Iranian Chancellor, Ali Akbar Salehi, acknowledged in an interview published in the Egyptian daily Al-Ahram (21/08/12), that his country waited 30 years to appoint an ambassador to Egypt, and did so only after the Pyramid Revolution.

It is as chancellor of a regional power that Salehi acknowledged that Egypt is a "pillar" for the region, and has a special stature among Arab and Islamic countries. He rejected the idea that there is a fundamental gap in beliefs between Shiite Iran and Sunni Egypt, as regards to their interpretations of Islam, and he lamented that these divisions have been exacerbated by the U.S. and the Zionists. Egypt and Iran share a common culture and religion, and colonialism created racial, ethnic, religious and sectarian discrimination wherever it has lost ground, and this is what is found in the tension between Arab and Iranian, Sunni and Shia. Regarding the volcano of sectarianism in Syria, Egypt agrees that Iran intervene by offering a creative solution, which the West peremptorily refuses to consider.

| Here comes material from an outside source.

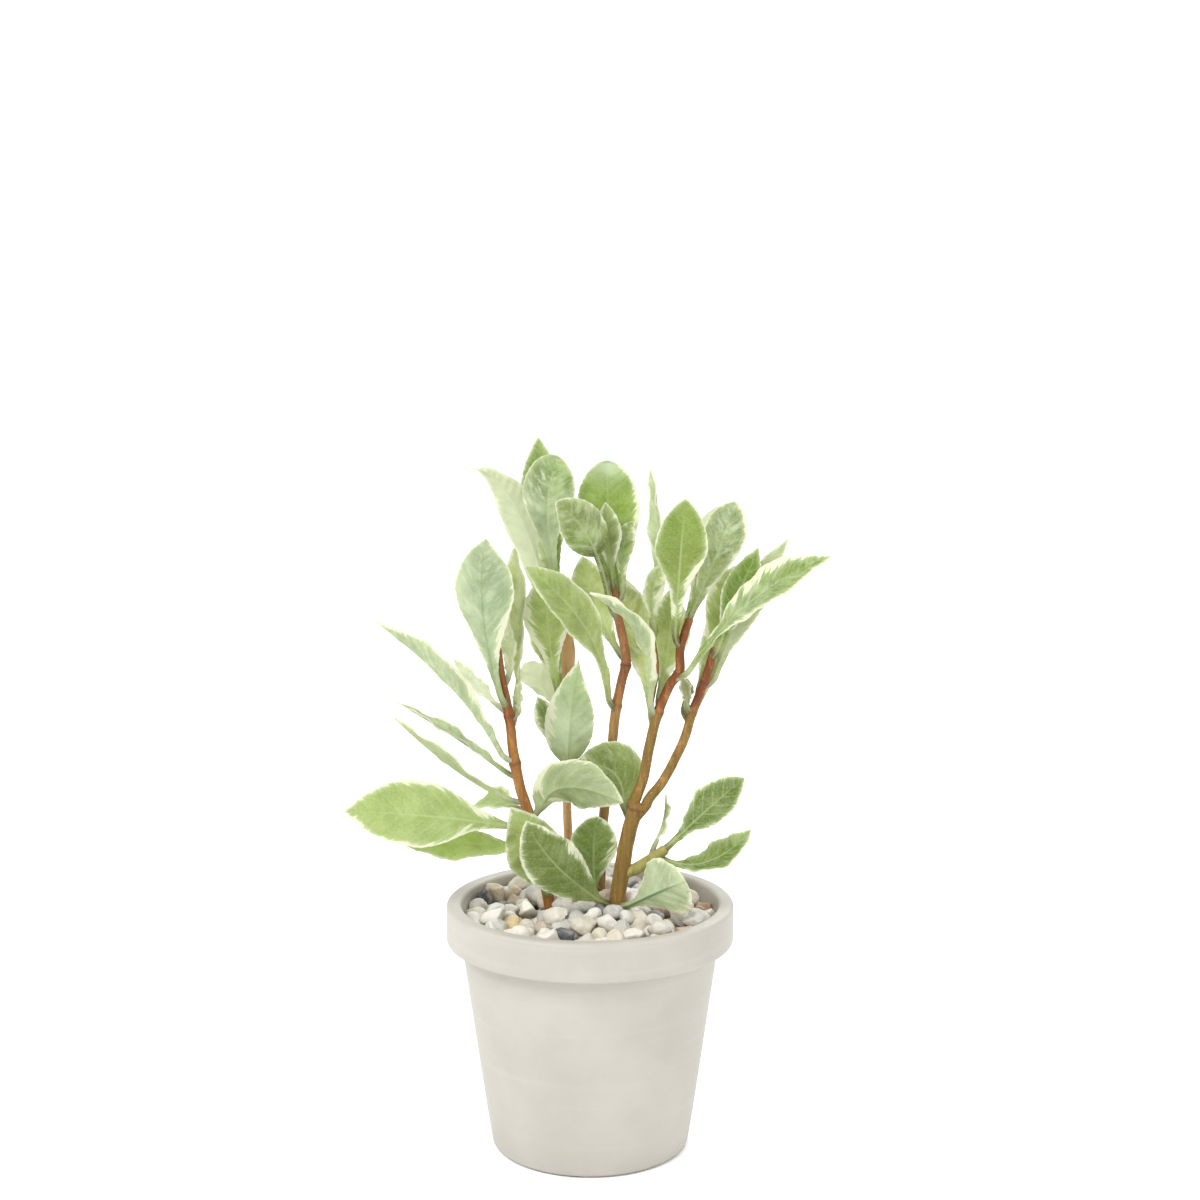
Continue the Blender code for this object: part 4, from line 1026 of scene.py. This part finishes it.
def make_gravel(material, rng):
    """Settled stones of many shapes, with painted shade darkening the underside of each. Those near the top
    are finer meshes, and a plain core fills the pot below them."""
    places, radii = settle_stones(rng)
    weights = np.array([weight for weight, _ in STONES])
    fine_above = np.percentile(places[:, 2], FINE_PERCENTILE)
    meshes = {True: sphere(4), False: sphere(3)}
    parts = {True: [[], [], [], []], False: [[], [], [], []]}
    for i in range(STONE_COUNT):
        fine = places[i, 2] > fine_above
        directions, faces = meshes[fine]
        reach = stone_shape(directions, rng)
        stretch = np.array([rng.uniform(0.95, 1.25), rng.uniform(0.85, 1.05), rng.uniform(0.68, 0.9)])
        turn = np.linalg.qr(rng.normal(size=(3, 3)) * STONE_TILT + np.eye(3))[0]
        spin = rng.uniform(0, tau)
        c, s = cos(spin), sin(spin)
        about = np.array([[c, -s, 0], [s, c, 0], [0, 0, 1]])
        shape = (directions * reach[:, None] * stretch) @ turn.T @ about.T * radii[i]
        placed = shape + places[i]
        out = np.linalg.norm(placed[:, :2], axis=1)
        placed[:, :2] *= np.minimum(1, (inner_wall(placed[:, 2]) - 0.1) / out)[:, None]
        own = STONES[rng.choice(len(STONES), p=weights / weights.sum())][1]
        own = linear(np.clip(np.array(own) * rng.uniform(0.93, 1.04), 0, 255))
        # Painted shade: each stone turns darker towards its underside, where the stones around it shade it
        dirt = smooth(0.45 - shape[:, 2] / radii[i])[:, None]
        colours = own * (1 - dirt + dirt * [*STONE_DIRT, 1])
        offset = sum(len(part) for part in parts[fine][0])
        for part, rows in zip(parts[fine], (placed, faces + offset, colours, shape + 17 * i)):
            part.append(rows)
    for fine, name in ((True, "gravel_top"), (False, "gravel_bed")):
        points, faces, colours, ats = (np.vstack(part) for part in parts[fine])
        piece = add_mesh(name, points, faces.tolist(), [material],
                         [("stone_at", ats), ("stone_colour", colours)])
        dress(piece, "gravel", "gravel")

    angles = tau * np.arange(CORE_SIDES) / CORE_SIDES
    heights = (POT_FLOOR + GAP, 12, 24, STONE_FLOOR + 1.6)
    ring = np.stack([np.cos(angles), np.sin(angles), np.zeros(CORE_SIDES)], axis=1)
    points = np.vstack([ring * (inner_wall(z) - GAP) + [0, 0, z] for z in heights])
    colours = np.tile(linear(CORE_GREY), (len(points), 1))
    core = add_mesh("gravel_core", points, tube_faces(len(heights), CORE_SIDES), [material],
                    [("stone_at", points), ("stone_colour", colours)])
    core.data.set_sharp_from_angle(angle=SHARP_ANGLE)
    dress(core, "gravel", "gravel")


def make_stage():
    white = Graph("floor")
    white.set(Base_Color=FLOOR_WHITE, Roughness=0.8, Specular_IOR_Level=0.1)
    bpy.ops.mesh.primitive_plane_add(size=FLOOR_SIZE, location=(0, 0, FLOOR_Z))
    floor = bpy.context.object
    floor.name = "floor"
    floor.data.materials.append(white.material)
    floor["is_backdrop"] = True


def make_lights():
    """A white world and soft square lights that look at the middle of the plant."""
    scene = bpy.context.scene
    scene.world = bpy.data.worlds.new("studio")
    scene.world.use_nodes = True
    background = scene.world.node_tree.nodes["Background"]
    background.inputs["Color"].default_value = (1, 1, 1, 1)
    background.inputs["Strength"].default_value = WORLD_STRENGTH
    for name, place, size, power in LIGHTS:
        data = bpy.data.lights.new(name, "AREA")
        data.shape = "SQUARE"
        data.size = size
        data.energy = power
        lamp = add_object(name, data)
        lamp.location = place
        x, y, z = unit(np.array(LIGHT_AIM) - place)
        lamp.rotation_euler = (acos(-z), 0, atan2(y, x) - tau / 4)
    scene.view_settings.view_transform = "Standard"
    scene.view_settings.look = "None"


def make_camera():
    data = bpy.data.cameras.new("camera")
    data.lens = CAMERA_LENS
    data.sensor_width = 36
    data.clip_start = 0.01
    camera = add_object("camera", data)
    camera.location = np.array(CAMERA_AT) * MM
    camera.rotation_euler = (radians(90 - CAMERA_PITCH), 0, 0)
    bpy.context.scene.camera = camera


make_camera()
make_lights()
make_stage()
make_pot(pot_material())
make_gravel(stone_material(), np.random.default_rng(SEED))
skin = stem_material()
stem_rng = np.random.default_rng(SEED + 1)
for stem_row in STEMS:
    make_stem(stem_row, skin, stem_rng)
leaf_sides = [leaf_material("leaf_upper", True), leaf_material("leaf_lower", False)]
leaf_rng = np.random.default_rng(SEED + 2)
for leaf_number, leaf_row in enumerate(LEAVES):
    make_leaf(leaf_row, leaf_number, leaf_sides, leaf_rng)

sizes = {"cad": [list(corner) for corner in cad_box], "visual": [list(corner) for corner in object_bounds()]}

In my opinion, the U.S. is planning a second Afghanistan in Syria, in order to destabilize Iran and the Islamic region of the Caucasus, because it is at Russia’s incandescent border - which is 20% Muslim - that fighters are beginning to be spurred.

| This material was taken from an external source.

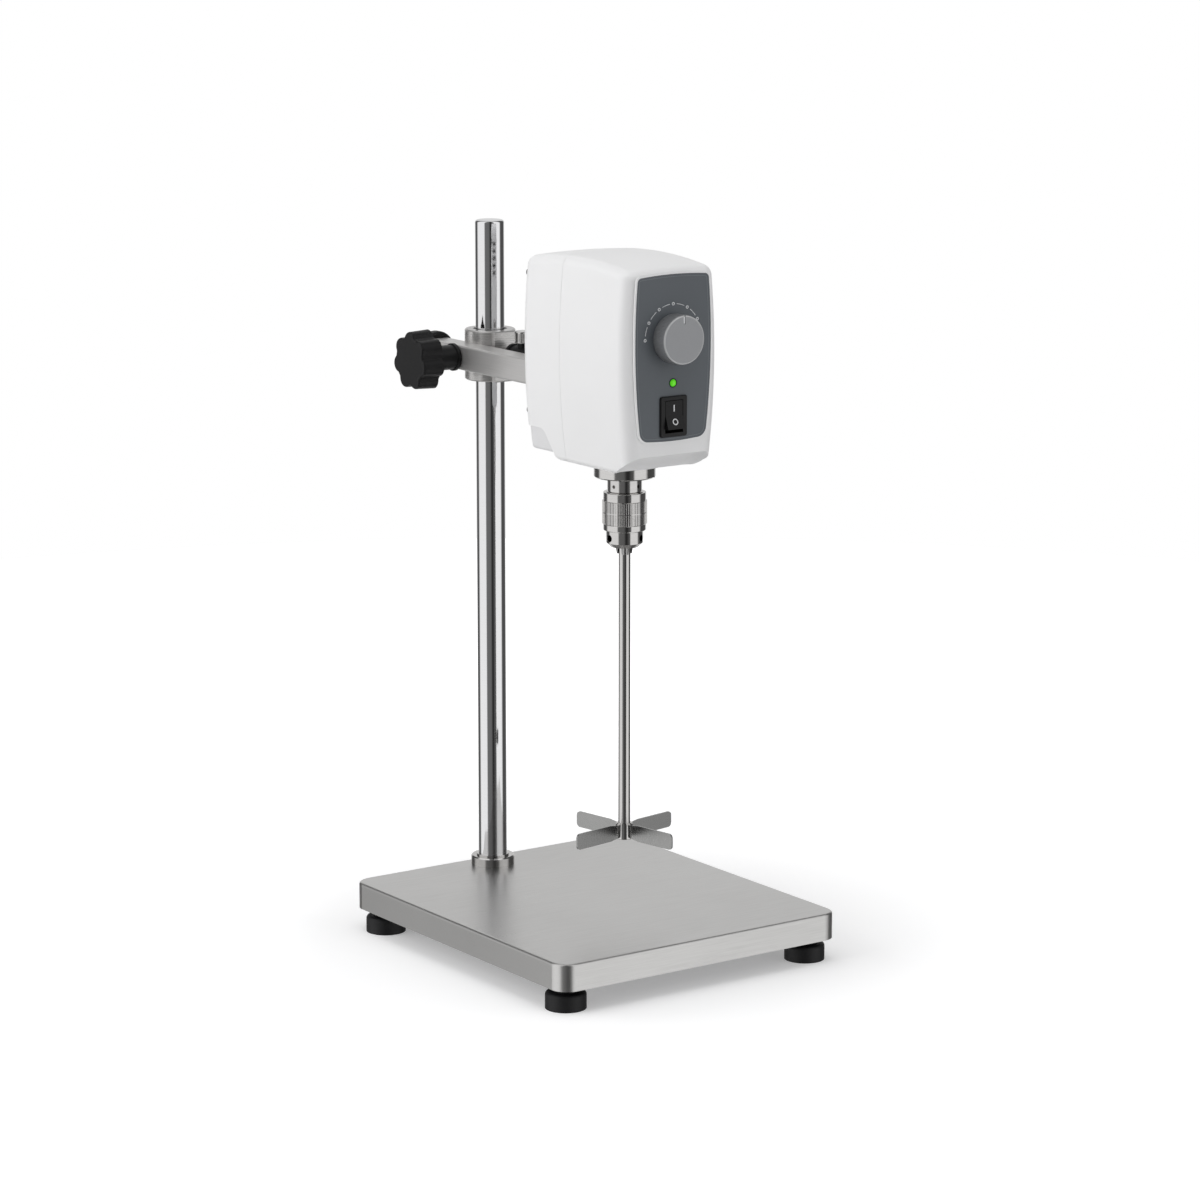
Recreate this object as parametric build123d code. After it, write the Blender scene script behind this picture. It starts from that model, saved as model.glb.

On the subject of the chaos in Syria, Salehi warned (in an article for the Washington Post (08/08/12), that it could become another Afghanistan, this time at the gates of Europe. According to the New York Times, all these events interconnecting confirm Iran’s analysis that a rearrangement of power is in progress in the Middle East, where Western influence is in decline. Indeed, the US-Israeli campaign to tarnish Iran as a rogue state that exports terrorism and secretly manufactures nuclear weapons, has little resonance in much of the world. A lost cause, it is seen as black propaganda with no operational magic. In my opinion, Israel, one of the most isolated countries in the world, "rogue state" – in the words of former Chancellor Tzipi Livni - "apartheid state" - in the words of Prime Minister Netanyahu’s nephew - is leading the USA, though an undisputed superpower, to its perdition on a global scale. It is at a point where the New York Times has opened its columns to an absurd debate on the topic: Does support for Israel harm the credibility of the USA? As though it were still time to ask such a question ...

The U.S. policy of demonizing Iran - at the instigation of "messianic Zionist" Netanyahu - in the words of Meir Dagan, former head of Mossad – has failed spectacularly, and it is time lucid US geo-strategists face the inescapable reality of Iran, as does its Egyptian ally.